Anyone who watches one of the countless reality TV formats or scrolls around on YouTube and Tiktok will quickly notice: materialism has never gone away. Prada, Balenciaga, Goyard instead of Fjällräven backpacks. Mykonos and Dubai instead of riding a racing bike to South Tyrol. Pumped-up breasts and upper arms instead of asymmetrical short haircuts and thoughtful hipster moustaches.
And yet there are apparently basic values that many can agree on. According to the current Sinus study, these are: social security, tolerance, self-determination and willingness to perform. The largest group of young people are the “adaptive” ones: “They are not making plans for a better world, but rather trying to find their place in the middle of society,” says the report.
This includes a promise of advancement that no longer exists: those who work hard enough must at some point be able to afford the lifestyle that they freely choose – not the one that the policy of climate-friendly coexistence has planned for them.
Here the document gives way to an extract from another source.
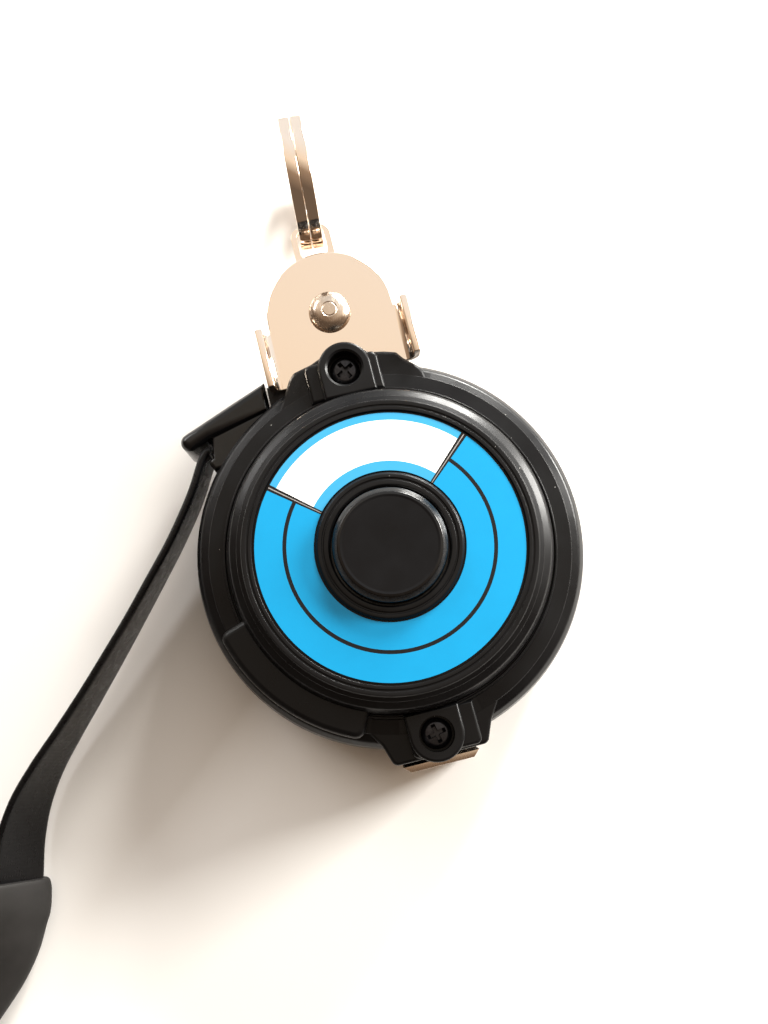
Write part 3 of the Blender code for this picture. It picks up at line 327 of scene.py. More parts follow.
# %% Thumb-worn ABS
button_abs, tree, shader = material_base("thumb_worn_abs", "#08080A", 0.36, Specular_IOR_Level=0.18)
place = add(tree, "ShaderNodeTexCoord").outputs["Object"]
grain = add(tree, "ShaderNodeTexNoise", {"Vector": place, "Scale": 1 / (0.22 * MM), "Detail": 2.0})
rub = add(tree, "ShaderNodeTexNoise", {"Vector": place, "Scale": 1 / (7 * MM), "Detail": 3.0})
gloss = add(tree, "ShaderNodeMapRange", {"Value": rub.outputs["Fac"], "From Min": 0.3,
                                         "From Max": 0.7, "To Min": 0.27, "To Max": 0.4})
tint = add(tree, "ShaderNodeMix", {0: rub.outputs["Fac"], 6: linear("#070709"),
                                   7: linear("#0D0D0F")}, data_type="RGBA")
tree.links.new(tint.outputs[2], shader.inputs["Base Color"])
tree.links.new(gloss.outputs["Result"], shader.inputs["Roughness"])
bump = add(tree, "ShaderNodeBump", {"Height": grain.outputs["Fac"], "Strength": 0.15,
                                    "Distance": 0.03 * MM})
tree.links.new(bump.outputs["Normal"], shader.inputs["Normal"])
print("polished and worn ABS")

# %% [markdown]
# ## Printed vinyl
# The label is a vinyl ring, printed in sky blue, white and near-black under a clear satin film.
# Each ink is a material of its own on its own faces, so their edges stay crisp from close by.

# %% Printed vinyl
def vinyl(name, colour, other):
    """One ink: two close tones in a fine mottle, under a satin film."""
    material, tree, shader = material_base(name, colour, 0.38, Coat_Weight=0.06,
                                           Coat_Roughness=0.18, Specular_IOR_Level=0.3)
    place = add(tree, "ShaderNodeTexCoord").outputs["Object"]
    mottle = add(tree, "ShaderNodeTexNoise", {"Vector": place, "Scale": 1 / (6 * MM),
                                              "Detail": 5.0, "Roughness": 0.6})
    tone = add(tree, "ShaderNodeMix", {0: mottle.outputs["Fac"], 6: linear(colour),
                                       7: linear(other)}, data_type="RGBA")
    tree.links.new(tone.outputs[2], shader.inputs["Base Color"])
    peel = add(tree, "ShaderNodeTexNoise", {"Vector": place, "Scale": 1 / (0.8 * MM)})
    bump = add(tree, "ShaderNodeBump", {"Height": peel.outputs["Fac"], "Strength": 0.1,
                                        "Distance": 0.02 * MM})
    tree.links.new(bump.outputs["Normal"], shader.inputs["Normal"])
    return material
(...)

If you really want to know what concerns young people, you should not wait for elections, but start talking to them. It could be uncomfortable, however. The much-criticized youth of Prenzlauer Berg could talk about how they don’t want to live in a district with the highest “youth group violence” in Berlin. Nowhere else in the capital are there more robberies and assaults committed by young people.
Usually – as the unsuspecting Tagesspiegel writes – the perpetrators have a migrant background from the neighboring Wedding and are taking their peers away. Those who grow up like this usually want more security and not a one-sidedly negotiated generational contract from Lisa Paus.